Peu à peu se dessine une série de ratés dans la machine des financements de Pékin. " Le rythme endiablé des engagements chinois en Angola s'est considérablement ralenti en 2009 quand la crise financière globale a taillé dans les revenus du pétrole et des diamants angolais, entraînant des réductions des dépenses du gouvernement angolais. Selon l'ambassadeur chinois à Luanda, la Chine a été obligée de rapatrier plus de 25 000 travailleurs(...)faute d'argent du gouvernement angolais pour les payer. "
Est-ce en raison de ces difficultés que les relations entre diplomates chinois et américains à Luanda semblent s'améliorer au fil du temps ? En 2008, les deux ambassadeurs tentent d'identifier des projets communs, bien qu'un peu limités dans leurs efforts par le fait que le Chinois " ne parle ni portugais ni anglais, et juste un peu d'espagnol ".
Projets de coopération
L'année suivante, les relations diplomatiques sino-américaines en Angola continuent de se réchauffer. En janvier, un responsable de l'ambassade chinoise fait part de ses doutes au sujet d'une nouvelle tranche de financements chinois. Le " nombre à un chiffre de milliards - de dollars - " susceptibles d'être déboursés ne sera plus garanti sur des livraisons de pétrole mais nécessitera un engagement direct du gouvernement angolais. Continuer à garantir des prêts sur des livraisons de brut " serait trop humiliant pour l'Angola ", estime-t-il.
Lors d'une visite récente en Chine, le président angolais, Eduardo Dos Santos, a fait part des besoins courants de son pays en matière de financements chinois : " 12 milliards supplémentaires ". Le diplomate chinois estime que son pays ne pourra pas faire face aux " besoins de l'Angola ".
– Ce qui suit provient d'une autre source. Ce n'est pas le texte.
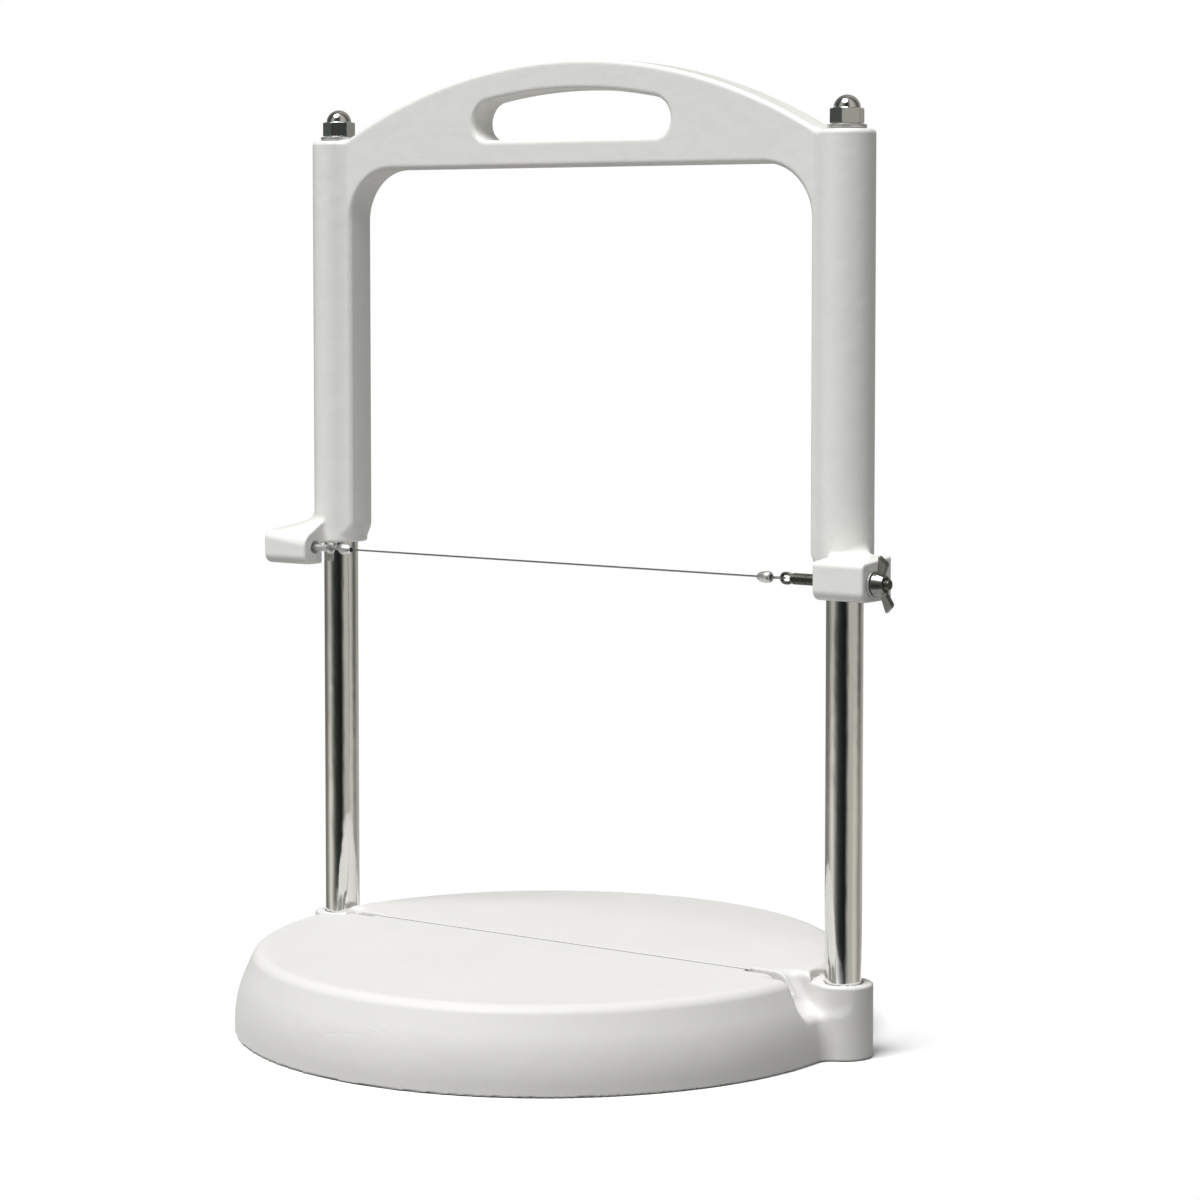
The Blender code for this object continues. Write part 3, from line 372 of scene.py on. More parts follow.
def contour(distance, lines):
    """The surface where a formula is zero, on a grid of unequal steps. Each cell that the surface crosses
    gets the point nearest to the planes found on its edges, by least squares. A point on a smooth part is
    then moved onto the surface, no farther than just outside its cell. Each crossed edge joins its four
    cells in a face. Returns points, faces and a normal for each face's corner, kept apart at sharp edges."""
    centre_pull, overshoot, beside, even_lean, same_way = 0.02, 0.2, 0.00012, 0.97, 0.93
    inside = distance(*np.meshgrid(*lines, indexing="ij", sparse=True)) < 0
    cell_keys, spots, normals, quads = [], [], [], []
    for axis in range(3):
        place, points, from_inside = crossings(distance, lines, inside, axis)
        around = []
        for b, c in ((-1, -1), (0, -1), (0, 0), (-1, 0)):
            cell = place.copy()
            cell[:, (axis + 1) % 3] += b
            cell[:, (axis + 2) % 3] += c
            around.append(np.ravel_multi_index(cell.T, inside.shape))
        around = np.stack(around, 1)
        quads.append(np.where(from_inside[:, None], around, around[:, ::-1]))
        cell_keys.append(around.T.ravel())
        spots.append(np.tile(points, (4, 1)))
        normals.append(np.tile(slope_of(distance, points), (4, 1)))
    spots, normals = np.concatenate(spots), np.concatenate(normals)
    cells, index = np.unique(np.concatenate(cell_keys), return_inverse=True)

    def summed(rows):
        """Each row of values added up over the edges of every cell."""
        return np.stack([np.bincount(index, weights=row) for row in rows], 1)

    share = np.bincount(index)[:, None]
    centre, lean = summed(spots.T) / share, summed(normals.T) / share
    offset = ((spots - centre[index]) * normals).sum(1)
    matrix = summed(normals[:, a] * normals[:, b] for a in range(3) for b in range(3)).reshape(-1, 3, 3)
    right = summed(normals.T * offset)[:, :, None]
    move = np.linalg.solve(matrix + centre_pull * np.eye(3), right)[:, :, 0]
    place = np.unravel_index(cells, inside.shape)
    low, high = [np.stack([line[at + end] for line, at in zip(lines, place)], 1) for end in (0, 1)]
    points = np.clip(centre + move, low, high)
    smooth = centre.copy()
    for _ in range(4):
        smooth -= distance(*smooth.T)[:, None] * slope_of(distance, smooth)
    margin = overshoot * (high - low)
    smooth = np.clip(smooth, low - margin, high + margin)
    facing = slope_of(distance, smooth)
    sharp = np.linalg.norm(lean, axis=1) < even_lean
    base, face = smooth[sharp], facing[sharp]
    helper = np.where(np.abs(face[:, :1]) < 0.7, [[1.0, 0, 0]], [[0, 1.0, 0]])
    first = np.cross(face, helper)
    first /= np.linalg.norm(first, axis=1)[:, None]
    second = np.cross(face, first)
    agree = [(slope_of(distance, base + way * beside) * face).sum(1)
             for way in (first, -first, second, -second)]
    sharp[sharp] = np.min(agree, 0) < same_way
    points = np.where(sharp[:, None], points, smooth)
    corner = np.searchsorted(cells, np.concatenate(quads))
    corner_normals = facing[corner]
    edgy = sharp[corner]
    toward = points[corner] * 0.6 + points[corner].mean(1)[:, None] * 0.4
    corner_normals[edgy] = slope_of(distance, toward[edgy])
    return points, corner, corner_normals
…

Au final, pourquoi la Chine et les Etats-Unis ne s'associeraient-ils pas dans des projets de coopération en Angola ? On envisage de chercher des pistes dans les secteurs de l'agriculture ou la santé. " Il est important que les Angolais et d'autres observateurs de l'Afrique puissent voir comment nos deux pays peuvent coopérer dans le cadre d'une vision pour un Angola meilleur ", conclut diplomatiquement l'auteur du télégramme.